47°48′ nördliche Breite, 9°38′ östliche Länge
On the road again – Weekendtrip in die Hügellandschaft des Kraichgaus im nordwestlichen Baden-Württemberg. „In pago Creichgouue“ – mit diesem Eintrag im Codex des Klosters Lorsch vor 1250 Jahren wird erstmals die Landschaft genannt, die heute als „badische Toskana“, als „Land der tausend Hügel“, bekannt ist. Reisen bedeutet für mich, nach Monaten der Enthaltsamkeit mehr denn je, offen sein – neugierig auf die Welt da draussen – egal ob fern oder, wie jetzt 150 Kilometer, nah und kurz.

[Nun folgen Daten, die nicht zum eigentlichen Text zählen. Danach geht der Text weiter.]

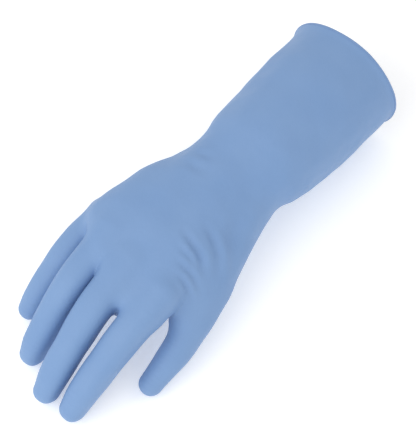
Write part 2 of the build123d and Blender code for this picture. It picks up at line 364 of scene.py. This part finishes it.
# ---- wrinkles: soft grooves pressed into the back of the film, and waves all over it ----
# each groove is a few places on the back of the hand (x, y), its half width and its depth
GROOVES = (
    ([(-3.0, -166.0), (4.5, -168.5), (13.0, -171.0), (17.5, -174.5)], 2.2, 1.3),
    ([(5.5, -154.5), (12.7, -157.0), (20.0, -162.0), (24.3, -168.0)], 2.6, 1.3),
    ([(5.0, -183.0), (12.0, -182.5), (22.0, -184.5)], 2.1, 1.1),
    ([(10.0, -188.0), (15.5, -189.5), (21.0, -192.0)], 1.9, 0.9),
    ([(15.0, -132.0), (19.5, -144.0), (26.0, -157.0)], 3.8, 1.1),
    ([(0.5, -176.0), (7.0, -176.0), (14.0, -178.5)], 1.8, 0.7),
    ([(-33.0, -119.0), (-27.0, -116.5), (-20.0, -115.5)], 2.8, 0.6),
    ([(-34.0, -125.5), (-26.0, -125.5), (-17.0, -125.0)], 3.0, 0.6),
)
GROOVE_REACH = 30.0  # no groove is felt further than this from its middle
LIP_PLACE, LIP_HEIGHT = 2.0, 0.6  # the raised lip beside a groove, in its half widths and depths
WAVINESS = ((70.0, 0.25), (45.0, 0.2), (30.0, 0.12), (22.0, 0.08))  # wavelengths and heights
WAVES = [
    (rng.normal(size=3) * 2 * math.pi / wavelength, rng.uniform(0, 2 * math.pi), height)
    for wavelength, height in WAVINESS for _ in range(3)
]
WAVES_START, WAVES_GROW = 4.0, 30.0  # the waves start near the mouth and grow over a distance
WAVES_END, WAVES_FADE = 250.0, 60.0  # they fade towards the fingertips in the same way
FINGER_WAVES = 0.35  # the share of their height that is left there


def wrinkle_height(points, facing_up):
    """How far the film stands out from its smooth form, in millimetres."""
    height = np.zeros(len(points))
    for wave, phase, size in WAVES:
        height += size * np.sin(points @ wave + phase)
    # the round mouth stays true, and the slim fingers are stretched smoother than the hand
    from_mouth = -points[:, 1]
    grown = np.clip((from_mouth - WAVES_START) / WAVES_GROW, 0, 1)
    height *= grown * np.clip((WAVES_END - from_mouth) / WAVES_FADE, FINGER_WAVES, 1)
    for groove, half_width, depth in GROOVES:
        stations = np.column_stack([groove, np.zeros(len(groove))])
        path, share = smooth_path(stations, np.linspace(0, 1, len(stations)), 1.5)
        near = np.flatnonzero(facing_up > 0)
        from_middle = np.linalg.norm(points[near, :2] - path[:, :2].mean(0), axis=1)
        near = near[from_middle < GROOVE_REACH]
        gap = np.linalg.norm(points[near, None, :2] - path[None, :, :2], axis=2)
        nearest = gap.argmin(1)
        across = gap[np.arange(len(near)), nearest] / half_width
        # the groove is deepest midway and shallow at its ends, and fades where the film turns down
        fade = np.sin(math.pi * (0.08 + 0.84 * share[nearest])) * np.clip(2 * facing_up[near], 0, 1)
        lip = LIP_HEIGHT * np.exp(-((across - LIP_PLACE) ** 2))
        height[near] += depth * fade * (lip - np.exp(-(across**2)))
    return height


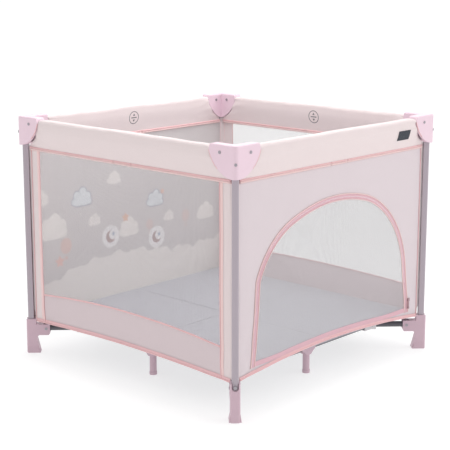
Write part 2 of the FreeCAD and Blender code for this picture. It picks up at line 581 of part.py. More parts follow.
def wall(side, quarter):
    """One sewn wall: a sleeve over the rail, whose leaves lean in below it, and a panel that hangs from the
    outer leaf. The inner leaf hangs free beside the panel's top."""
    piece = new_piece(f"wall_{side}", (0, 0, 0), 0, quarter)
    panel = [
        ("-sizes.panel_half", "sizes.hem_height"),
        ("sizes.panel_half", "sizes.hem_height"),
        ("sizes.panel_half", "sizes.sleeve_bottom + 1"),
        ("-sizes.panel_half", "sizes.sleeve_bottom + 1"),
    ]
    pad(piece, outline(new_sketch(piece, "XZ_Plane", "sizes.wall_plane"), panel), "sizes.cloth")
    plane, outer, inner = "-sizes.wall_plane", "-sizes.sleeve_outer", "-sizes.sleeve_inner"
    leaves = [
        (f"{plane} - sizes.cloth", "sizes.sleeve_bottom"),
        (f"{outer} - sizes.cloth", "sizes.sleeve_slant"),
        (f"{outer} - sizes.cloth", "sizes.sleeve_top"),
        (f"{inner} + sizes.cloth", "sizes.sleeve_top"),
        (f"{inner} + sizes.cloth", "sizes.sleeve_slant"),
        (f"{plane} + sizes.cloth + 1", "sizes.sleeve_bottom"),
        (f"{plane} + 1", "sizes.sleeve_bottom"),
        (inner, "sizes.sleeve_slant"),
        (inner, "sizes.sleeve_top - sizes.cloth"),
        (outer, "sizes.sleeve_top - sizes.cloth"),
        (outer, "sizes.sleeve_slant"),
        (plane, "sizes.sleeve_bottom"),
    ]
    pad(piece, outline(new_sketch(piece, "YZ_Plane"), leaves), "2 * sizes.sleeve_half", symmetric=True)
    if side == "front":
        # the doorway is cut through the panel only, from just inside it
        doorway = door_arch(new_sketch(piece, "XZ_Plane", "sizes.wall_plane + sizes.cloth + 1"), "sizes.zip_gap")
        pocket(piece, doorway, "sizes.cloth + 2")


def door_flap():
    """The zipped door, in the plane of the front wall."""
    piece = new_piece("door_flap")
    pad(piece, door_arch(new_sketch(piece, "XZ_Plane", "sizes.wall_plane"), "0"), "sizes.cloth")


def floor_mat():
    """Padded floor, notched at its corners for the legs."""
    piece = new_piece("floor_mat")
    pad(piece, square(new_sketch(piece, "XY_Plane", "sizes.mat_bottom"), "sizes.mat_half"), "sizes.mat_thick")
    inner, outer = "sizes.mat_half - sizes.mat_notch", "sizes.mat_half + 10"
    for corner, quarter in zip(CORNERS, range(4)):
        block(piece, f"notch_{corner}", (inner, inner, 50), (outer, outer, 200), QUARTER_TURN * quarter, cut=True)


def zip_pull():
    """The zip's slider with its hanging tab, at the door's right foot."""
    piece = new_piece("zip_pull", ("sizes.door_right + 4", "-sizes.wall_plane - sizes.cloth - 0.4", 172), 0, 0)
    block(piece, "slider", (-4.5, -3.2, -5), (4.5, 0, 5))
    block(piece, "tab", (-3, -2.6, -27), (3, -1.2, -3))
    rod(piece, "grip", 4.2, 1.8, (0, -1.9, -26), "y")
    rod(piece, "eye", 1.6, 8, (0, -1.9, -25), "y", cut=True)


for number, corner_name in enumerate(CORNERS):
    leg_tube(corner_name, number)
    corner_cap(corner_name, number)
    foot_bracket(corner_name, number)
    corner_fasteners(corner_name, number)
    floor_arm(corner_name, number)
    arm_coupling(corner_name, number)
for number, side_name in enumerate(SIDES):
    top_rails(side_name, number)
    rail_lock(side_name, number)
    release_button(side_name, number)
    floor_tubes(side_name, number)
    middle_foot(side_name, number)
    wall(side_name, number)
floor_hub()
floor_mat()
door_flap()
zip_pull()
doc.recompute()

for thing in doc.Objects:
    if "Invalid" in thing.State or "Error" in thing.State:
        raise RuntimeError(f"{thing.Name} ({thing.Label}) did not compute: {thing.State}")
os.makedirs("parts", exist_ok=True)
for node in nodes:
    shape = node.Shape
    if shape.isNull() or not shape.isValid():
        raise RuntimeError(f"{node.Label} has no valid shape")
    if node.TypeId == "PartDesign::Body" and len(shape.Solids) != 1:
        raise RuntimeError(f"{node.Label} has {len(shape.Solids)} solids")
    shape.exportStep(os.path.join("parts", f"{node.Label}.step"))
whole = Part.makeCompound([node.Shape for node in nodes]).BoundBox
print(f"{len(nodes)} pieces, {whole.XLength:.1f} x {whole.YLength:.1f} x {whole.ZLength:.1f} mm")
for name, expression in (("rail", RAIL_LENGTH), ("arm", ARM_LENGTH), ("hub pivot", HUB_PIVOT),
                         ("coupling", COUPLING_PLACE), ("floor tube", FLOOR_TUBE_LENGTH),
                         ("middle pivot", MIDDLE_PIVOT)):
    print(f"{name}: {amount_of(expression):.3f}")
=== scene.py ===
import math

import bmesh
import bpy
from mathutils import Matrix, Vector, noise


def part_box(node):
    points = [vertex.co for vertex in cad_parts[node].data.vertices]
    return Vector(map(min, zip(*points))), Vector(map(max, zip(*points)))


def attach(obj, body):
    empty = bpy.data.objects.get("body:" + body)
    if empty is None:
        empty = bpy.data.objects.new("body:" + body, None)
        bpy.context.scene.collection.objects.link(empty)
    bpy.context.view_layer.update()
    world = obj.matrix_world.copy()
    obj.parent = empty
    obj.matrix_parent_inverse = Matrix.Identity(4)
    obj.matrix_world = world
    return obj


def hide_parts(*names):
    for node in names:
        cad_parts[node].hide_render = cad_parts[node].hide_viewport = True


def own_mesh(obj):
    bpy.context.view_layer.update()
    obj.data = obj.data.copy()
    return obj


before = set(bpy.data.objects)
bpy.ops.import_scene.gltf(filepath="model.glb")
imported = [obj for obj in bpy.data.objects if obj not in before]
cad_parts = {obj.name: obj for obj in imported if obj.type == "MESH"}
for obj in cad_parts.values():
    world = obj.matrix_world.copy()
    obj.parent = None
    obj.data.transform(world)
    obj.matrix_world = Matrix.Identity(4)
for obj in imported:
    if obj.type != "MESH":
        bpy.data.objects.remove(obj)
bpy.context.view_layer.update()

# ---------------------------------------------------------------- places, in metres, from the frame
SIDES = ["front", "right", "back", "left"]
CORNERS = ["front_left", "front_right", "back_right", "back_left"]
OWNER = {"front": "front_left", "left": "front_left", "right": "front_right", "back": "back_left"}
rail_low, rail_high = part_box("front_rail_first")
LEG = -(rail_low.y + rail_high.y) / 2  # the legs' and rails' distance from the middle
cap_low, cap_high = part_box("corner_cap_front_right")
CAP_LOW, CAP_TOP = cap_low.z, cap_high.z
CAP_REACH = LEG - cap_low.x
door_low, door_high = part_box("door_flap")
wall_low, wall_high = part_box("wall_front")
SLEEVE_TOP = wall_high.z
OUTER, INNER = -wall_low.y, -wall_high.y  # faces of the sleeve, from the middle
SLEEVE_CENTRE, SLEEVE_ROUND = (OUTER + INNER) / 2, (OUTER - INNER) / 2
FACE = -(door_low.y + door_high.y) / 2  # where the wall fabric hangs
BAND_LOW = 0.6555
STRIP = 0.379  # inner edge of the strips beside the legs
SEAM = 0.418  # where a wall is sewn to the corner gussets
BACK_SEAM = 0.4285  # the same on the back, whose print runs into the corners
WALL_TOP = BAND_LOW + 0.003  # where the wall cloth goes up behind the sleeve
SEAM_FOOT, GUSSET_FOOT = 0.112, 0.1125  # lower ends of the corner seams and of the gussets
SLEEVE_SLANT = 0.722  # below this the sleeve's leaves lean in towards the wall
HEM_LOW = {"front": 0.1085, "right": 0.1050, "back": 0.1050, "left": 0.1045}  # a hem's height beside the legs
LIFT = {"front": 0.023, "right": 0.004, "back": 0.003, "left": 0.006}  # how far it arches up in mid-span
PULL = {"front": 0.010, "right": 0.004, "back": 0.003, "left": 0.014}  # and how far it is drawn inward
POST = {corner: "post_" + corner for corner in CORNERS}


def srgb(r, g, b):
    """A colour given as 0 to 255, as linear light."""
    return tuple((c / 255 / 12.92) if c <= 10 else ((c / 255 + 0.055) / 1.055) ** 2.4 for c in (r, g, b))


PEACH = srgb(233, 219, 219)
ROSE = srgb(220, 208, 212)
CORAL = srgb(242, 196, 198)
BINDING = srgb(244, 212, 210)
TAPE = srgb(220, 176, 186)
PLASTIC = srgb(234, 208, 220)
# the cap plastic made darker for the feet: painted shade down by the floor
SHADED_PLASTIC = srgb(206, 178, 190)
LILAC = srgb(178, 167, 176)
NET = srgb(196, 194, 196)
PRINT = srgb(212, 206, 206)
HEATHER = srgb(178, 178, 186)


def clamp(x, low=0.0, high=1.0):
    return max(low, min(high, x))


def smooth(x):
    x = clamp(x)
    return x * x * (3 - 2 * x)


def mix(a, b, t):
    return tuple(p + (q - p) * t for p, q in zip(a, b))


def spread(low, high, count, tight=0.0):
    """Stations from low to high, drawn towards both ends by tight."""
    made = []
    for i in range(count + 1):
        t = i / count
        made.append(low + (high - low) * (t - tight * math.sin(2 * math.pi * t) / (2 * math.pi)))
    return made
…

Die namensgebende Kraich entspringt westlich des Strombergs nahe Sternenfels, tritt später in das Tiefland ein und mündet in den Rhein. Nach Regenfällen, wie heute Nacht, tragen die Kraichgaubäche große Menge gelbbraunen Schlamms mit sich – „Creuch“ wie solcher Schlamm und Lehm früher keltisch hiess. Aber noch wahrscheinlicher stammt der Name vom germanischen Wort für Krümmung und Biegung: „Kraich“, ein mäandrierend sich dahinschlängelndes Fließgewässer, ab.
Up– und, wie auf dem obigen Photo, Downhill schlängelt sich auch der Johannesthaler Golfplatz mit seinen malerisch in die Landschaft eingebetteten Fairways mit Blick weit in den Nordschwarzwald hinein. Ich spiele das erste Mal in so einer schrägen Hanglage, versuche meine Körperhaltung dieser anzupassen und beobachte aufmerksam wie der Ball bergauf höher und bergab flacher fliegt – besondere Situationen erfordern besondere Reaktionen…die Bewegung bei der Ansprechposition sollte etwas kleiner und ruhiger sein, um nicht die Balance zu verlieren…Geschenkt.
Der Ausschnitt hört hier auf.